私も実は以前は、「帝王切開の方は、点滴量が影響しておっぱいが張りやすくなる」のではないかと考えていました。
このように受け止めている助産師は多いのではないかと思います。


もしかすると、10年前あるいは10数年前までは、帝王切開を終えたお母さんに積極的に授乳をしていなかったから張りやすくなった可能性もひとつではないかと思います。


私自身は、ここ10年ほどは帝王切開から戻られたお母さんに状態が落ち着けば術直後でも授乳するようにしています。
帝王切開術直後からの授乳が行われるようになったのは、本当に最近のことといえるでしょう。
ただし、お母さんに頑張らせる必要はないことは以前から書いてきている通りで、赤ちゃんが吸いたそうなときにお母さんに声をかけて、お母さんもしてみようと思った時だけにしています。


頻回授乳まではしなくても、当日から1日目あたりで赤ちゃんが吸う機会が少しでもあると、全く吸わせない場合に比べれば「乳管開通」が行われて乳房うっ積を軽減できる可能性はあるかもしれません。

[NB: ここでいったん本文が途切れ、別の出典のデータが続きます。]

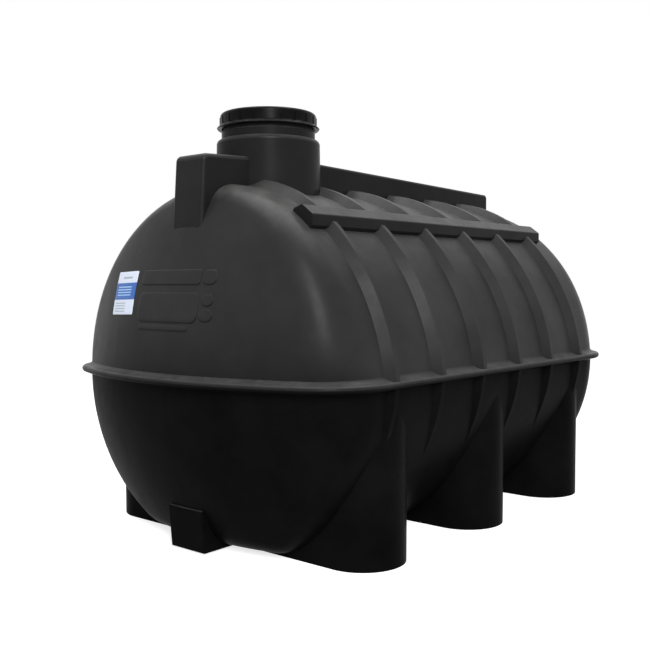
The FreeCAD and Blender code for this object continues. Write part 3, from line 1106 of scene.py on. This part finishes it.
@dataclass(frozen=True)
class Studio:
    """White room: pale floor, even sky, a soft lamp above and behind the camera and a broad one overhead."""

    floor_size: float = 60.0
    sky: float = 0.42
    lamps: tuple[Lamp, ...] = (
        Lamp("key", (-3.9, -4.0, 3.9), (1.1, 3.4), 400.0),
        Lamp("overhead", (0.2, 0.2, 5.2), (4.2, 3.0), 200.0),
    )
    target: tuple[float, float, float] = (0.0, 0.0, 0.7)

    def build(self) -> None:
        """Make the floor, the world and the lamps."""
        half = self.floor_size / 2
        corners = [(-half, -half, 0), (half, -half, 0), (half, half, 0), (-half, half, 0)]
        mesh = bpy.data.meshes.new("studio_floor")
        mesh.from_pydata(corners, [], [range(len(corners))])
        floor = bpy.data.objects.new("studio_floor", mesh)
        mesh.materials.append(StudioFloor().material())
        bpy.context.scene.collection.objects.link(floor)
        self.sky_light()
        for lamp in self.lamps:
            lamp.build(Vector(self.target))

    def sky_light(self) -> None:
        """Make the world: white where it is seen, softer where it lights the tank."""
        world = bpy.data.worlds.new("studio_sky")
        bpy.context.scene.world = world
        world.use_nodes = True
        tree = world.node_tree
        tree.nodes.clear()
        mix = tree.nodes.new("ShaderNodeMixShader")
        tree.links.new(seen_ray(tree), mix.inputs[0])
        for socket, strength in ((1, self.sky), (2, 1.0)):
            light = tree.nodes.new("ShaderNodeBackground")
            light.inputs["Color"].default_value = WHITE
            light.inputs["Strength"].default_value = strength
            tree.links.new(light.outputs[0], mix.inputs[socket])
        tree.links.new(mix.outputs[0], tree.nodes.new("ShaderNodeOutputWorld").inputs[0])


@dataclass(frozen=True)
class Viewpoint:
    """The camera at the photograph's angle, with its turns in degrees and its lens in millimetres."""

    place: tuple[float, float, float] = (-2.7184, -2.1265, 0.8442)
    yaw: float = 40.284
    pitch: float = 2.697
    roll: float = -0.151
    lens: float = 49.358
    sensor: float = 36.0
    clip: Span = (0.05, 200.0)

    def build(self) -> None:
        """Set the scene's camera."""
        yaw, pitch, roll = (math.radians(angle) for angle in (self.yaw, self.pitch, self.roll))
        ahead = Vector((math.cos(yaw) * math.cos(pitch), math.sin(yaw) * math.cos(pitch), -math.sin(pitch)))
        level = Vector((math.sin(yaw), -math.cos(yaw), 0.0))
        above = level.cross(ahead)
        right = level * math.cos(roll) + above * math.sin(roll)
        top = above * math.cos(roll) - level * math.sin(roll)
        turned = Matrix((right, top, -ahead)).transposed()
        data = bpy.data.cameras.new("camera")
        data.sensor_width = self.sensor
        data.lens = self.lens
        data.clip_start, data.clip_end = self.clip
        camera = bpy.data.objects.new("camera", data)
        camera.matrix_world = Matrix.Translation(self.place) @ turned.to_4x4()
        bpy.context.scene.collection.objects.link(camera)
        bpy.context.scene.camera = camera


def report(name: str, pieces: Sequence[bpy.types.Object]) -> None:
    """Log how many pieces and faces a sub-assembly made."""
    faces = sum(len(piece.data.polygons) for piece in pieces)
    log.info("%s: %d pieces, %d faces", name, len(pieces), faces)


def main() -> None:
    """Build the camera, the looks and the studio."""
    logging.basicConfig(level=logging.INFO, format="%(name)s: %(message)s")
    bpy.context.scene.view_settings.view_transform = "Standard"
    Viewpoint().build()
    palette = Palette()
    layer = SurfaceLayer()
    report("nodes", CadNodes().build(palette))
    report("blank relief", BlankRelief().build(layer, palette))
    report("label", SideLabel().build(layer, palette))
    report("neck thread", NeckThread().build(palette))
    report("lip bead", LipBead().build(palette))
    Studio().build()


if __name__ == "__main__":
    main()
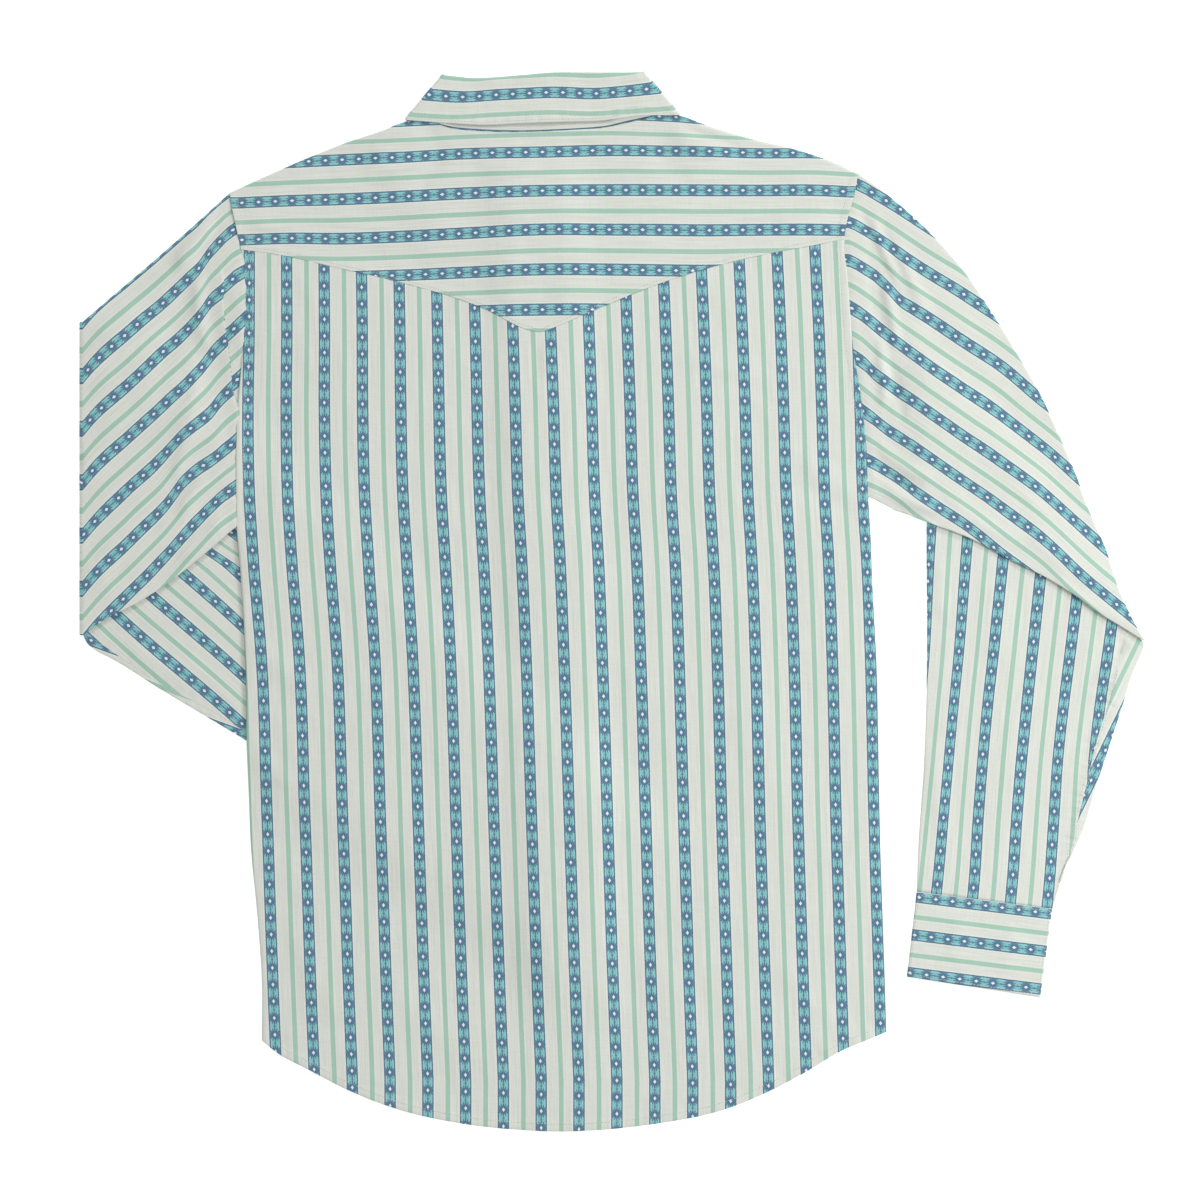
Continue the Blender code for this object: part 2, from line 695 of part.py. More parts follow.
def collar_leaf():
    stations = collar_stations(2)
    foot, fold, climb, outward = collar_frames(stations)
    rows = []
    for share in (0.0, 0.33, 0.67, 1.0):
        flat = foot + share * (fold - foot)
        rows.append((flat, 0.0))
    for turn in (45.0, 90.0):
        rows.append((fold, math.radians(turn)))
    faces = []
    for side in (0.5, -0.5):
        lines = []
        for flat, turn in rows:
            radius = FOLD_RADIUS + side * PLY
            point = np.concatenate([flat, np.full((len(flat), 1), COLLAR_MIDDLE)], axis=1)
            point = point + outward * (LEAF_TURN - FOLD_RADIUS + radius * math.cos(turn))
            lines.append(point + climb * radius * math.sin(turn))
        faces.append(np.stack(lines, axis=1))
    slab("collar_leaf", *faces)


def collar_stand():
    stations = collar_stations(4)
    for order, sign in ((0, 1.0), (-1, -1.0)):
        foot, fold, turn = stations[order]
        passed = STAND_OVERLAP * sign
        end_x = AXIS_TOP[0] + passed
        extra = ((end_x, foot[1]), (end_x, fold[1] + STAND_END_RISE), turn)
        stations.insert(0 if order == 0 else len(stations), extra)
    foot, fold, climb, outward = collar_frames(stations)
    turn = np.array([station[2] for station in stations])
    half = len(stations) // 2
    faces = []
    for side in (0.5, -0.5):
        lines = []
        for share in (0.0, 0.5, 1.0):
            flat = foot + share * (fold - foot) - climb[:, :2] * STAND_TUCK * share
            level = np.full(len(flat), COLLAR_MIDDLE)
            x, y = flat[:, 0], flat[:, 1]
            floors = np.where(np.arange(len(x)) < half, outer_front_floor(x, y), inner_front_floor(x, y))
            level = np.where(turn == 180.0, floors + PLY / 2 + STAND_TURN, level)
            point = np.concatenate([flat, level[:, None]], axis=1)
            lines.append(point + outward * (STAND_TURN + side * PLY))
        faces.append(np.stack(lines, axis=1))
    slab("collar_stand", *faces)


# Sleeves -------------------------------------------------------------------------------------------
UP = np.array([0.0, 0.0, 1.0])
SHARES = np.linspace(0.0, 1.0, SLEEVE_ACROSS)


def inset_ends(row, distance):
    """Moves a row's two end points towards each other by a distance, and respaces the row."""
    row = row.copy()
    for end, beside in ((0, 1), (-1, -2)):
        step = row[beside] - row[end]
        row[end] = row[end] + step / np.linalg.norm(step) * distance
    return row


def sleeve_plan(start, stop, outer, inner, count):
    """Rows of points of a flattened sleeve from its start row to its stop row, between its outer and
    its inner edge, drawn in by the roundness of those edges."""
    rows = np.linspace(0.0, 1.0, count)
    edges = along(outer, rows), along(inner, rows)
    if len(start) != SLEEVE_ACROSS:
        start = along(start, SHARES)
    plan = patch(start, along(stop, SHARES), *edges, SHARES, rows)
    return np.stack([inset_ends(row, SLEEVE_HALF) for row in plan])


def raised(plan, height):
    return np.concatenate([plan, np.broadcast_to(height, plan.shape[:2])[..., None]], axis=-1)


def armhole(end, armpit, shoulder):
    """The sleeve's row of points beside the body's armhole, from the shoulder to the armpit, at the
    heights of the body's own rows."""
    hem, seam = HEM[-end][1], YOKE_SEAM[-end][1]
    rows = hem + np.array(BODY_ROWS[: -ARMHOLE_ROWS - 1 : -1]) * (seam - hem)
    heights = np.concatenate([[shoulder, (shoulder + seam) / 2], rows, [armpit]])
    sides = np.array(BODY_SIDES)
    edge = np.stack([np.interp(heights, sides[:, 0], sides[:, 1 + end]), heights], axis=1)
    return edge + np.array([-SEAM_GAP if end == 0 else SEAM_GAP, 0.0])


def sleeve_left():
    crease = (LEFT_CREASE_TOP, LEFT_CREASE_FOOT)
    start = armhole(0, LEFT_UPPER_INNER[0][1], LEFT_UPPER_OUTER[0][1])
    upper = sleeve_plan(start, crease, LEFT_UPPER_OUTER, LEFT_UPPER_INNER, 8)
    bed = left_forearm_bed(upper[..., 0], upper[..., 1])
    upper = raised(upper, SLEEVE_HALF + SLEEVE_STEP * bed)
    fore_end = (LEFT_FORE_OUTER[-1], LEFT_FORE_INNER[-1])
    fore = sleeve_plan(crease, fore_end, LEFT_FORE_OUTER, LEFT_FORE_INNER, 11)
    fore = raised(fore, SLEEVE_HALF + cuff_rise(fore[..., 0], fore[..., 1], LEFT_CUFF))
    radius = SLEEVE_STEP / 2
    turn = np.radians([0.0, 45.0, 90.0, 135.0, 180.0])[:, None, None]
    around = -np.sin(turn) * np.array([1.0, 0.0, 0.0]) + np.cos(turn) * UP
    axis = upper[-1] - radius * UP
    bend = axis[None] + radius * around
    middle = np.concatenate([upper[:-1], bend, fore[1:]])
    ups = np.broadcast_to(UP, upper[:-1].shape)
    downs = np.broadcast_to(-UP, fore[1:].shape)
    normal = np.concatenate([ups, np.broadcast_to(around, bend.shape), downs])
    outer = rings(middle, normal, SLEEVE_HALF)
    inner = rings(middle, normal, SLEEVE_HALF - PLY)
    tube("sleeve_left", outer, inner)


def sleeve_right_upper():
    """The upper sleeve ends in the fold across the elbow, so its last rows close to a line."""
    start = armhole(1, RIGHT_UPPER_INNER[0][1], RIGHT_UPPER_OUTER[0][1])
    plan = sleeve_plan(start, RIGHT_FOLD, RIGHT_UPPER_OUTER, RIGHT_UPPER_INNER, 12)
    last = plan[-1]
    inward = plan[-2] - last
    inward /= np.linalg.norm(inward, axis=-1, keepdims=True)
    turn = np.radians([90.0, 45.0, 0.0])
    shells = []
    for radius in (SLEEVE_HALF, SLEEVE_HALF - PLY):
        insets = SLEEVE_HALF - radius * np.cos(turn)
        closing = last[None] + inward[None] * insets[:, None, None]
        rows = np.concatenate([plan[:-1], closing])
        halves = np.concatenate([np.full(len(plan) - 1, radius), radius * np.sin(turn)])
        bed = right_forearm_bed(rows[..., 0], rows[..., 1])
        middle = raised(rows, SLEEVE_HALF + SLEEVE_STEP * bed)
        shells.append(rings(middle, np.broadcast_to(UP, middle.shape), halves))
    tube("sleeve_right_upper", *shells, closed_end=True)


def sleeve_right_lower():
    stop = (RIGHT_FORE_OUTER[-1], RIGHT_FORE_INNER[-1])
    plan = sleeve_plan(RIGHT_FORE_START, stop, RIGHT_FORE_OUTER, RIGHT_FORE_INNER, 11)
    flat_tube("sleeve_right_lower", plan, RIGHT_CUFF)


def flat_tube(name, plan, cuff):
    """A tube on the surface, raised by the snaps of its cuff."""
    middle = raised(plan, SLEEVE_HALF + cuff_rise(plan[..., 0], plan[..., 1], cuff))
    normal = np.broadcast_to(UP, middle.shape)
    tube(name, rings(middle, normal, SLEEVE_HALF), rings(middle, normal, SLEEVE_HALF - PLY))


def cuff_piece(name, corners):
    """A cuff from its seam (outer, inner corner) to its free edge (outer, inner corner)."""
    seam, free = corners[:2], corners[2:]
    plan = sleeve_plan(seam, free, (seam[0], free[0]), (seam[1], free[1]), 4)
    flat_tube(name, plan, corners)


# Snaps ---------------------------------------------------------------------------------------------
def snap(name, x, y, floor):
    """A pearl cap with a bevelled rim, just under the lowest cloth round it."""
    turns = np.linspace(0.0, 2 * math.pi, SNAP_SIDES)
    cloth = floor(x + SNAP_RING * np.cos(turns), y + SNAP_RING * np.sin(turns))
    top = max(float(cloth.min()) - SNAP_GAP, SNAP_HEIGHT)
    mesh = bpy.data.meshes.new(name)
    work = bmesh.new()
    bmesh.ops.create_cone(
        work,
        cap_ends=True,
        segments=SNAP_SIDES,
        radius1=SNAP_RADIUS * MM,
        radius2=SNAP_RADIUS * MM,
        depth=SNAP_HEIGHT * MM,
    )
    work.to_mesh(mesh)
    work.free()
    piece = add_object(name, mesh, PEARL)
    piece.location = (x * MM, y * MM, (top - SNAP_HEIGHT / 2) * MM)
    rim = piece.modifiers.new("rim", "BEVEL")
    rim.width = SNAP_BEVEL * MM
    rim.segments = 1
    rim.limit_method = "ANGLE"


def front_snaps():
    for number in range(FRONT_SNAPS):
        y = FIRST_SNAP_Y - number * SNAP_SPACING
        x = AXIS_TOP[0] + AXIS_SLOPE * (y - AXIS_TOP[1])
        snap(f"snap_front_{number + 1}", x, y, outer_front_floor)
    snap("snap_collar", *COLLAR_SNAP, outer_front_floor)


def cuff_snaps(side, corners):
    seam, free = np.mean(corners[:2], axis=0), np.mean(corners[2:], axis=0)
    for number, share in enumerate(CUFF_SNAP_ROWS, 1):
        x, y = seam + share * (free - seam)
        snap(f"snap_cuff_{side}_{number}", x, y, lambda x, y: cuff_rise(x, y, corners))


def main():
    clear_scene()
    back_panel()
    back_yoke()
    front("front_left", 0, LEFT_BAND_COLUMN, 0, LEFT_ARMPIT, outer_front_floor)
    front("front_right", RIGHT_BAND_COLUMN, len(ACROSS) - 1, 1, RIGHT_ARMPIT, inner_front_floor)
    front_band("front_band_left", outer_front_floor)
    front_band("front_band_right", inner_front_floor)
    collar_leaf()
    collar_stand()
    sleeve_left()
    sleeve_right_upper()
    sleeve_right_lower()
    cuff_piece("cuff_left", LEFT_CUFF)
    cuff_piece("cuff_right", RIGHT_CUFF)
    front_snaps()
    cuff_snaps("left", LEFT_CUFF)
    cuff_snaps("right", RIGHT_CUFF)


main()
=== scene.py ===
"""Snap-front western shirt in striped cotton, laid flat with its back up.

+X is the wearer's right, +Y runs from the hem to the collar and +Z is up from the surface that the
shirt lies on. Tables and sizes are in millimetres, and become metres when a mesh is made. Every piece
of cloth is a thin shell over a grid of points, worked out from the garment's outline, the layers that
lie under it and its creases. Each grid also carries how far every point lies across and along the
stripes, which the cloth's material reads.
"""

import math

import bpy
import numpy as np
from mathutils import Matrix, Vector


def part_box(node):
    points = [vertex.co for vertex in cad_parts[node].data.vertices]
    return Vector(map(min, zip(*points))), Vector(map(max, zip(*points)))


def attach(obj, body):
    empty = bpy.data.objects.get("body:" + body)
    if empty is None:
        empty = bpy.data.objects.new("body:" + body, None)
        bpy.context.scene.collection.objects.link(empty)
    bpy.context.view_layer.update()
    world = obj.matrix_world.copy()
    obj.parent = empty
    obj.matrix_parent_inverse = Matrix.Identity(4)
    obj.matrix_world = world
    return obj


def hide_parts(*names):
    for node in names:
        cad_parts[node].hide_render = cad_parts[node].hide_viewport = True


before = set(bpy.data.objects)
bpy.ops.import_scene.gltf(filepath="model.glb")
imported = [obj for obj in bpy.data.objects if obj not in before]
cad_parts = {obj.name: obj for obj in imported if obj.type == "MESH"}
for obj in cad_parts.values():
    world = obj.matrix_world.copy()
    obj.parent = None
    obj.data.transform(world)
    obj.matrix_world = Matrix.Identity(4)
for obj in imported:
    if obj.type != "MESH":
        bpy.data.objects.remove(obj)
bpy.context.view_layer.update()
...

このタイミングの合わなさが、「点滴のためにおっぱいが張った」と思わせていた一因のような気もします。


またこれは記憶に頼ったものなので不正確ですが、20年ほど前に勤務していた病院ではたしか術後数日まで点滴をしていました。すでに食事も飲水も始まり、また乳緊が出始めても点滴をするわけですからそれは張り感を強めることになった可能性もあります。
以前に比べて、術後の点滴期間が全体的に短縮されてきた可能性もあります。


ということで、帝王切開の水分摂取と母乳分泌に関してはよくわかっていないけれどあまり関係はないのでは、というのが今の私の捉え方です。